Tires are heavy and ride harshly, given their fat size. Again, I'm sure they're chosen for their durability and reliability, which is wise.
Lights are barely adequate. The headlight and tail light both flash. They are powered by a dynamo integral to the front hub. They don't light the path, but they are not designed to. The use of a dynamo is very wise. There is no battery to charge or run down, and the system is extremely reliable.
The bell is barely adequate. I use it a lot, and pedestrians hear it. I'm not sure, but some motorists probably hear it, sometimes. It basically says, "I'm here, and I'm coming," but it does not say, "Oh my God, you better watch out!" I've found that it works better when I turn the wheel bell by pushing it with my thumb, not pulling it. Again, the weak sound might be the result of a compromise between sound and durability. If so, then they chose wisely.
The upright riding position makes for a slow ride, but it is excellent at making it easy for the rider to look around and feel confident. The combination of this position and the heavy, sturdy ride make it feel very safe. I can careen over extremely rough surfaces and potholes and know that I won't fall. This is probably the best feature of the bike.
I never thought I would be saying this, but one big annoyance for me is the gear shifter. It's a twist shift, and this is largely a matter of taste. I strongly prefer trigger shifters over twist shifters. But that's my problem, right? Well, worse than that, you twist backwards to shift up and forwards to shift down. I don't know why this bothers me so much, but it does. Maybe one gets used to this, but I'm amazed at how uncomfortable I find this to be.

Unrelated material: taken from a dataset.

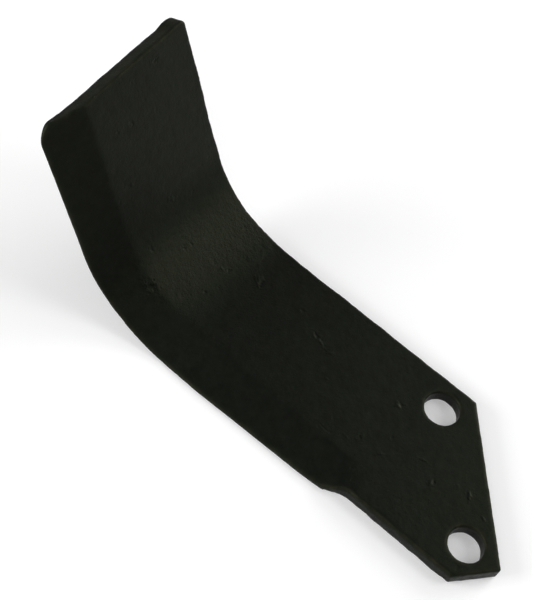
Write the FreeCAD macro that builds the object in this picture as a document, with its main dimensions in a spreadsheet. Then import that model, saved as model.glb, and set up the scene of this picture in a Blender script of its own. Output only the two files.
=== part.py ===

With all of the emphasis on durability, how are the bikes faring? I'd say pretty well, after a year of very heavy use. I got one bike yesterday whose rear wheel was rubbing on the frame with every revolution. I should have left a note on it for the mechanics. When a bike isn't working, the convention is to leave the seat positioned backwards. This is a signal to users that the bike is not fit to ride and to the mechanics, too. If I had done so, I wonder how long before it was fixed. The bike was not unrideable, but the wheel needed truing at the very least. Another bike I used didn't like to stay in 3rd gear unless I shifted very hard. Not a big problem, but bikes need maintenance, no matter what, even when they're this sturdy.
Finding and docking a bike
One of the great things about using Citibike instead of one's own bike is that you pretty much know where you can pick up a bike, and you know where you can drop one off. This saves time in preparing the bike for use and bringing it out of your home. No need to lock it up to a signpost or rack, no need to carry a lock. Great, but it's not perfect. Sometimes, when you want a bike, your nearest docking station has no (working) bikes left. And sometimes, when you want to dock a bike, your nearest docking station is full. These things are likely to happen if you are following the population's usage pattern, so this happens fairly often. Last night, I was six blocks from home on foot, and I saw a station full of bikes. Just for fun, I decided to ride it to the next docking station, three blocks away, on the way home. I planned to dock it there and then walk the other three blocks home. But that station was full, and so were three others I visited. I ended up riding about a mile and walking a half mile. I wasn't in a hurry, so it was just a silly adventure for me, but this illustrates the problem a bit. The managing company does its best to balance the stations. They take bikes from full stations and transport them to empty stations. It's a big job, and they will never be able to completely catch up. They do this with both trucks and bikes. The trucks can hold about 20 bikes. The bikes tow trailers that carry four bikes each. They use bikes because they slip through traffic better than trucks do.
Areas of service
I hear there are plans to expand the coverage area, which will involve installing docking stations at more locations and probably adding bikes. The next area planned is the upper east side, which is a good choice. I don't need to ride there often, but many people would use it there. I need to ride to the upper west side often, so I can't use Citibike for that. I live in the West Village and go to many places in the service area. I'm lucky. If you live or work outside the service area, Citibike isn't very useful.
Finance and cost
I do hope the financing of the system can be addressed. Citibike started with a big grant from Citibank. They have little incentive to keep funding it, now that their name is on so many bikes. The city doesn't want to fund it. The annual membership fee is $95, which is a terrific value. You could say it's too low, because finding an organization willing to pay the remaining costs looks hard. There's no way it costs that little to let me ride these bikes for a year for $95. And since the low cost is a reason for people not to ride their bikes, bike shops are hurting badly. I'm not happy about that.
Citibike doesn't provide helmets, and I prefer to wear one while cycling, so I usually carry one when I expect to use it. A couple of times I used it without planning to, so I rode helmetless. One interesting side effect is that I now see people walking in the streets wearing helmets, because they are about to ride a Citibike or have just ridden one. And I have joined these people. We don't get stared at, because it's not unusual.
Overall, I'd say the bike is a good design for the job, and the system works fairly well. There is a smartphone app that shows you where the docking stations are and how many bikes and open slots they have. It doesn't work perfectly and sometimes does not state the truth. But given the huge task of the system, it's very good. I give it an A- grade overall.